All through the war, Banja Luka has had a small but valuable Liberal Party headed by philosophy professor Miodrag Zivanovic. They were handicapped by the war: they rallied young intellectuals and intellect ran from the war immediately following the escape of capital; it used to be multi-ethnic but the war has almost cleansed it. Its president and most members were sent to the front but they don't have the money to turn that into a political gain. In spite of all that they are politically ambitious. Judging by their ideological closeness and earlier meetings and friendships with Socialists they could realize those ambitions in a coalition with the Socialists.

Like Serbia, the RS also has three Radical parties including Seselj's which has lost its bearings through personnel changes. Glamocanin has just formed his while the one in Banja Luka, formed by lawyer Dubravko Prstojevic has no money.

The entire RS opposition is in the Bosnian Krajina which will hold the key to elections with the 60% of the RS population it houses. That's why the stories that the next president will come from there are believable. Allegedly, Milosevic even told the SPRS to choose a candidate who is known and popular and from the Bosnian Krajina.

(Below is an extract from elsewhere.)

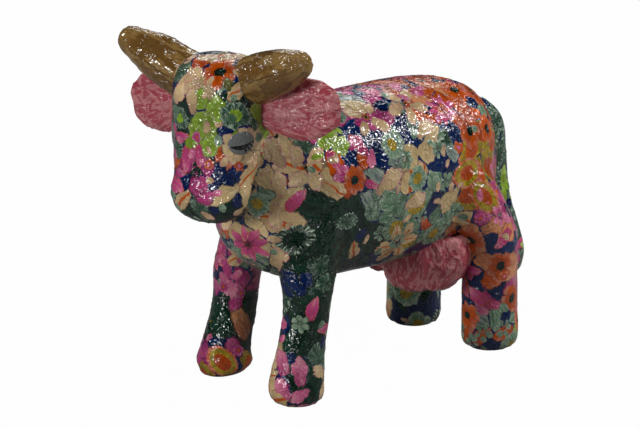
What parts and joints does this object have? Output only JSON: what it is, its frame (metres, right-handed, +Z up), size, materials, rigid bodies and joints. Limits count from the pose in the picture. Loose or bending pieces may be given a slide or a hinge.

Many are looking to Banja Luka Mayor Predrag Radic after his appearances on Serbia's state TV and TV Politika but only as someone who has decided to represent himself, his city and region. Sources close to the SPRS said the party is thinking about a pre-election poster similar to the one the SPS used in the first multi-party elections in Serbia: a portrait of its candidate alongside the president of Serbia.

A poster of Karadzic could be signed: The man who lasted longest without Milosevic's support, but that's not political capital. The ruling SDS is going into the elections with ambiguous results. The SPRS will say: enough, it's time for peace and prosperity.

Anyone who asks did we need all this, doesn't stand a chance.